The FDA is proposing a plan to test and regulate what a label says, especially when it comes to protection from dangerous UVA rays.
Lathering on the highest sun protection factor (SPF) in sunscreens may protect you against UVB rays that burn.
Many sunscreens, however, do not protect against UVA rays that tan and cause premature aging.
The FDA is recommending that manufacturers run two tests to assess how well their product protects against those rays.
Moreover, they are proposing a star rating system that will show the level of UVA protection.
One star, for example, would mean low and four stars high.

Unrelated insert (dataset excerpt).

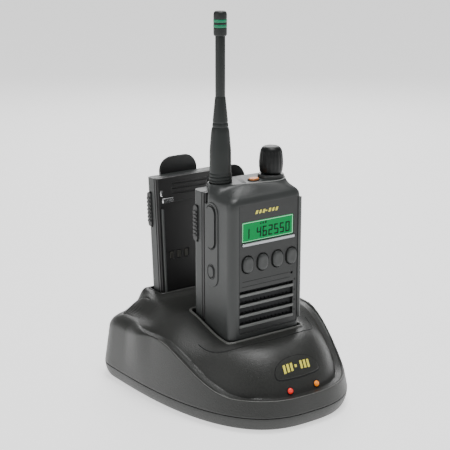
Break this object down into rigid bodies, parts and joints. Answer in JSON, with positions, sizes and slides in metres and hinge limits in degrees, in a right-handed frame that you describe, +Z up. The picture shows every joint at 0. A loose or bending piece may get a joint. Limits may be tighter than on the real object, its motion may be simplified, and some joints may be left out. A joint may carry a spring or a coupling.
{
  "type": "walkie talkie",
  "caption": "Handheld two-way radio docked in a twin desktop charger, with a spare battery pack and belt clips; keys, knob, buttons, latches and clips all move.",
  "frame": {"origin": "middle of the charger's footprint, on the surface it stands on", "axes": "+Z up along the antenna, -Y towards the front with the display, +X to the viewer's right"},
  "size_m": [0.1342, 0.1676, 0.2539],
  "materials": {
    "charger_plastic": "fine leather-like moulded texture",
    "rubber_feet": "matt",
    "red_lens": "clear lens, lit red",
    "amber_lens": "clear lens, lit amber",
    "circuit_board": "glass fibre laminate with green mask",
    "gold_contact": "gold flash, polished",
    "black_insulator": "plain moulded",
    "steel_hardware": "plated",
    "radio_plastic": "fine spark-eroded texture",
    "pack_inner": "smooth satin",
    "cast_chassis": "die cast",
    "clear_window": "clear, polished",
    "lcd": "backlit green display",
    "silver_trim": "satin anodised",
    "cone_paper": "treated paper",
    "screen_metal": "perforated, painted black",
    "soft_rubber": "satin moulded",
    "collar_metal": "satin",
    "brass_bushing": "nickel-free, turned",
    "antenna_rubber": "smooth sleeve",
    "green_band": "painted ring",
    "knob_plastic": "fluted, satin",
    "orange_button": "smooth",
    "clip_plastic": "filled nylon",
    "latch_plastic": "ribbed",
    "cell_wrap": "shrink wrap"
  },
  "bodies": {
    "charger": {"charger_base_tray": "charger_plastic", "charger_top_shell": "charger_plastic", "charger_feet": "rubber_feet", "charger_badge": "charger_plastic", "led_red": "red_lens", "led_amber": "amber_lens", "charger_board": "circuit_board", "front_pocket_contacts": "gold_contact", "rear_pocket_contacts": "gold_contact", "dc_socket": "black_insulator", "charger_screws": "steel_hardware"},
    "radio": {"front_housing": "radio_plastic", "chassis_frame": "cast_chassis", "display_window": "clear_window", "display_module": "lcd", "display_trim": "silver_trim", "speaker_frame": "black_insulator", "speaker_cone": "cone_paper", "speaker_screen": "screen_metal", "microphone": "steel_hardware", "main_board": "circuit_board", "rf_shield": "steel_hardware", "keypad_mat": "soft_rubber", "volume_control": "steel_hardware", "knob_collar": "collar_metal", "antenna_socket": "brass_bushing", "side_bezel": "soft_rubber", "jack_block": "black_insulator", "housing_screws": "steel_hardware", "battery_case": "pack_inner", "battery_cover": "radio_plastic", "battery_cells": "cell_wrap", "battery_contacts": "gold_contact", "clip_pin": "steel_hardware", "clip_spring": "steel_hardware", "antenna_boot": "antenna_rubber", "antenna_whip": "antenna_rubber", "antenna_cap": "antenna_rubber", "antenna_bands": "green_band"},
    "volume_knob": {"volume_knob": "knob_plastic"},
    "alert_button": {"alert_button": "orange_button"},
    "key_1": {"key_1": "soft_rubber"},
    "key_2": {"key_2": "soft_rubber"},
    "key_3": {"key_3": "soft_rubber"},
    "key_4": {"key_4": "soft_rubber"},
    "ptt_button": {"ptt_button": "soft_rubber"},
    "monitor_button": {"monitor_button": "soft_rubber"},
    "jack_cover": {"jack_cover": "soft_rubber"},
    "belt_clip": {"belt_clip": "clip_plastic"},
    "latch_left": {"latch_left": "latch_plastic"},
    "latch_right": {"latch_right": "latch_plastic"},
    "spare_battery": {"spare_case": "pack_inner", "spare_cover": "radio_plastic", "spare_cells": "cell_wrap", "spare_contacts": "gold_contact", "spare_clip_pin": "steel_hardware", "spare_clip_spring": "steel_hardware"},
    "spare_belt_clip": {"spare_belt_clip": "clip_plastic"},
    "spare_latch_left": {"spare_latch_left": "latch_plastic"},
    "spare_latch_right": {"spare_latch_right": "latch_plastic"}
  },
  "joints": [
    {"name": "radio_lift", "type": "slide", "parent": "charger", "child": "radio", "axis": [0, 0, 1], "range_m": [0, 0.06]},
    {"name": "spare_lift", "type": "slide", "parent": "charger", "child": "spare_battery", "axis": [0, 0.061, 0.9981], "range_m": [0, 0.055]},
    {"name": "volume_turn", "type": "hinge", "parent": "radio", "child": "volume_knob", "pos_m": [0.019, -0.0125, 0.155], "axis": [0, 0, 1], "range_deg": [-150, 150]},
    {"name": "alert_press", "type": "slide", "parent": "radio", "child": "alert_button", "axis": [0, 0, -1], "range_m": [0, 0.001], "stiffness_N_per_m": 800},
    {"name": "key_1_press", "type": "slide", "parent": "radio", "child": "key_1", "axis": [0, 1, 0], "range_m": [0, 0.0008], "stiffness_N_per_m": 800},
    {"name": "key_2_press", "type": "slide", "parent": "radio", "child": "key_2", "axis": [0, 1, 0], "range_m": [0, 0.0008], "stiffness_N_per_m": 800},
    {"name": "key_3_press", "type": "slide", "parent": "radio", "child": "key_3", "axis": [0, 1, 0], "range_m": [0, 0.0008], "stiffness_N_per_m": 800},
    {"name": "key_4_press", "type": "slide", "parent": "radio", "child": "key_4", "axis": [0, 1, 0], "range_m": [0, 0.0008], "stiffness_N_per_m": 800},
    {"name": "ptt_press", "type": "slide", "parent": "radio", "child": "ptt_button", "axis": [1, 0, 0], "range_m": [0, 0.0012], "stiffness_N_per_m": 1200},
    {"name": "monitor_press", "type": "slide", "parent": "radio", "child": "monitor_button", "axis": [1, 0, 0], "range_m": [0, 0.0008], "stiffness_N_per_m": 800},
    {"name": "jack_cover_hinge", "type": "hinge", "parent": "radio", "child": "jack_cover", "pos_m": [0.0283, -0.008, 0.102], "axis": [0, 0, 1], "range_deg": [0, 100]},
    {"name": "clip_hinge", "type": "hinge", "parent": "radio", "child": "belt_clip", "pos_m": [0, 0.0123, 0.1327], "axis": [1, 0, 0], "range_deg": [0, 15], "stiffness_Nm_per_rad": 0.25},
    {"name": "latch_left_press", "type": "slide", "parent": "radio", "child": "latch_left", "axis": [1, 0, 0], "range_m": [0, 0.0012], "stiffness_N_per_m": 1000},
    {"name": "latch_right_press", "type": "slide", "parent": "radio", "child": "latch_right", "axis": [-1, 0, 0], "range_m": [0, 0.0012], "stiffness_N_per_m": 1000},
    {"name": "spare_clip_hinge", "type": "hinge", "parent": "spare_battery", "child": "spare_belt_clip", "pos_m": [0, 0.06941, 0.12915], "axis": [1, 0, 0], "range_deg": [0, 15], "stiffness_Nm_per_rad": 0.25},
    {"name": "spare_latch_left_press", "type": "slide", "parent": "spare_battery", "child": "spare_latch_left", "axis": [1, 0, 0], "range_m": [0, 0.0012], "stiffness_N_per_m": 1000},
    {"name": "spare_latch_right_press", "type": "slide", "parent": "spare_battery", "child": "spare_latch_right", "axis": [-1, 0, 0], "range_m": [0, 0.0012], "stiffness_N_per_m": 1000}
  ]
}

“Sunburning causes the most rapid damage to the skin and that's what we want to prevent at all costs,” said Northwestern Memorial Hospital Dermatologist Mary Martini.
The American Cancer Society said more than 1 million new skin cancer cases are diagnosed each year.
90% of which are caused by sun exposure.
Effects of ambulance rides on patients
You would probably assume that the longer you are exposed to an ambulance ride the greater the risk, however, a study from Britain shows exactly what the ride can do to critical patients.
British researchers looked at ambulance records in parts of England from 1997 to 2000.
They found the risk of death went up 1% for every six miles traveled to get to a hospital, which is representative of patients who were unconscious or suffering chest pains.
Moreover, patients with respiratory problems were also at the greatest risk. Their chances of dying jumped to 20% if the distance to go was more than 12 miles.
Not many people look forward to a trip to the doctor or hospital, but new research shows music could be the key to relaxation.
Women are particularly nervous when it comes to trips to the gynecologist.
However, researchers found that women who listened to music were significantly less anxious.
on the other hand, pre-test counseling, informational pamphlets and videos were found to have no effect on anxiety levels.
Researchers said making a trip to the doctor more pleasant will help increase the number of women who get screenings, which can potentially saving their lives.